Depending on what you think, I think i may have to go back and rework unnest_longer and unnest_wider given the example below.
in R to go back to original df
df4 <- data.frame(
x = c("a", "b", "a", "b", "C", "a"),
y = c("e", "e", "e", "f", "f", "3"),
yz = 13:18,
a = 7:12,
ab = 12:7
)
test4 = nest(df4, n2 = a:ab)
test4 %>%
unnest_wider(n2)
in julia to go back to original df
df4 = DataFrame(x = ["a", "b", "a", "b", "C", "a"], y = ["e", "e", "e", "f", "f", "e"], yz = [13, 14, 15, 16, 17, 13], a = 7:12, ab = 12:-1:7)
test4 = @nest(df4, n2 = a:ab)
@chain test4 begin
@unnest_wider(n2)
@unnest_longer(a:ab)
end
Thanks for the update. I'll take a look and see if I can figure out why it's behaving differently.

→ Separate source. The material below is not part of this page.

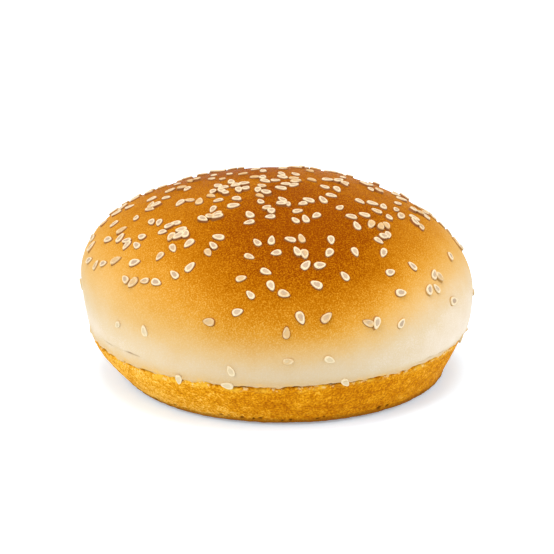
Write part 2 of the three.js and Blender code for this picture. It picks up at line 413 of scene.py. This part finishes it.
def foot_relief(outline, way, points, from_line):
    """The pitted wall under the line: height and how deep its pores are."""
    on_foot = smoothstep(0.1, -0.5, from_line) * smoothstep(-2, 2, way - outline.underside_end)
    grain = 0.8 * noise(points, 1.7, 21) + 0.7 * noise(points, 0.8, 22) + 0.5 * noise(points, 4.5, 23)
    pores = pits(points, 1.9, 0.38, 0.4, 31)
    near_edge = bump_at(way - outline.wall_start, *EDGE_HOLE_BAND)
    holes = pits(points, 1.7, 0.6, 0.9, 41) * near_edge
    height = FOOT_GRAIN * grain - PIT_DEPTH * pores - EDGE_HOLE_DEPTH * holes
    return on_foot * height, on_foot * (0.45 * pores + 2.2 * holes)


def crown_relief(outline, way, points):
    """Fine wrinkles, blisters and pin holes of the glazed dome."""
    on_crown = smoothstep(outline.widest - 2, outline.widest + 12, way)
    stretched = points * np.array([1.0, 0.55, 1.0])
    gathered = np.clip(noise(points, 14, 52) + 0.1, 0, 1)
    wrinkles = np.clip(1.4 * noise(stretched, 3.2, 51) * gathered, -0.2, 1)
    blisters = pits(points, 11, 1.1, 0.35, 61)
    pin_holes = pits(points, 15, 0.5, 0.3, 81)
    height = BLISTER_HEIGHT * blisters - WRINKLE_DEPTH * wrinkles - PIN_HOLE_DEPTH * pin_holes
    return on_crown * height, 1.2 * on_crown * pin_holes


def crust_relief(outline, way, turn, points):
    """Height of the fine relief, where the ragged line runs, and how deep pits and cracks are."""
    line, from_line, cracked = line_relief(way, turn)
    foot, pored = foot_relief(outline, way, points, from_line)
    crown, holed = crown_relief(outline, way, points)
    return line + foot + crown, from_line, np.clip(cracked + pored + holed, 0, 1.5)


def azimuth_of(turn):
    """Degrees round the roll from the front, to the viewer's right."""
    return np.degrees(np.arctan2(np.cos(turn), -np.sin(turn)))


def browning(turn, points, height):
    """How far the glaze is baked, from 0 for pale dough to 1 for deep brown. The brown comes lowest
    where the roll faced the heat, here the front, and a little lower again at the back. At the very
    top it is lowered a little as painted sheen."""
    azimuth = azimuth_of(turn)
    front = bump_at(azimuth, FRONT_SIDE, FRONT_SPREAD)
    back = bump_at(np.abs(azimuth), 180, BACK_SPREAD)
    middle = BROWN_HEIGHT - FRONT_DROP * front - BACK_DROP * back
    once, twice = FADE_SKEW
    softness = FADE_HEIGHT - once * np.sin(np.radians(azimuth)) - twice * np.sin(np.radians(2 * azimuth))
    uneven = 1.0 * noise(points, 13, 66) + 0.7 * noise(points, 5.5, 89)
    level = 1 / (1 + np.exp(-(height + uneven - middle) / softness))
    waist = WAIST_BAKE * bump_at(azimuth, WAIST_SIDE, WAIST_SPREAD) + WAIST_BACK_BAKE * back
    waist += LINE_BAKE * bump_at(height, PAN_LINE_HEIGHT, LINE_BAKE_REACH)
    level = waist + (1.03 - waist) * level * smoothstep(*BROWN_START, height)
    # the very top is lowered a little: painted sheen
    return level - TOP_PAINTED_SHEEN * smoothstep(*TOP_PAINTED_SHEEN_START, height) + 0.02 * noise(points, 3, 73)


def painted_waist_shade(turn, height):
    """How far painted shade darkens the pale dough, low in front."""
    front = bump_at(azimuth_of(turn), PAINTED_SHADE_SIDE, PAINTED_SHADE_SPREAD)
    return WAIST_PAINTED_SHADE * front * smoothstep(*PAINTED_SHADE_START, height)


def foot_tone(turn, points):
    """How much lighter the foot's crust is than its middle colour, and less than 0 where darker.
    Low on the left it is also painted lighter: painted light against the shade near the floor.
    """
    azimuth = azimuth_of(turn)
    dark = FOOT_DARKENING * bump_at(azimuth, FOOT_DARK_SIDE, FOOT_DARK_SPREAD)
    pale = FOOT_PALING * bump_at(azimuth, FOOT_PALE_SIDE, FOOT_PALE_SPREAD)
    # painted light low on the left, against the shade near the floor
    low = smoothstep(*FOOT_LOW_START, points[:, 2]) * bump_at(azimuth, FOOT_LOW_SIDE, FOOT_LOW_SPREAD)
    return FOOT_TONE - dark + pale + FOOT_LOW_PAINTED_LIGHT * low + 0.07 * noise(points, 8, 91)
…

While I am eager to merge, I want to make sure things behave similarly across the implementations, especially for the use case where we nest and then unnest.
I totally agree.
please ignore the two commits below, and frankly most of my more recent comment above. they were my mind playing tricks on me.
#same results as in R
df44 = DataFrame(a = repeat('a':'e', inner = 3), b = 1:15, c = 16:30)
dfdf = @chain df44 @nest(data = b:c)
@chain dfdf @unnest_wider(data) @unnest_longer(b:c)
df4 = DataFrame(x = ["a", "b", "a", "b", "C", "a"], y = ["e", "e", "e", "f", "f", "e"], yz = [13, 14, 15, 16, 17, 13], a = 7:12, ab = 12:-1:7)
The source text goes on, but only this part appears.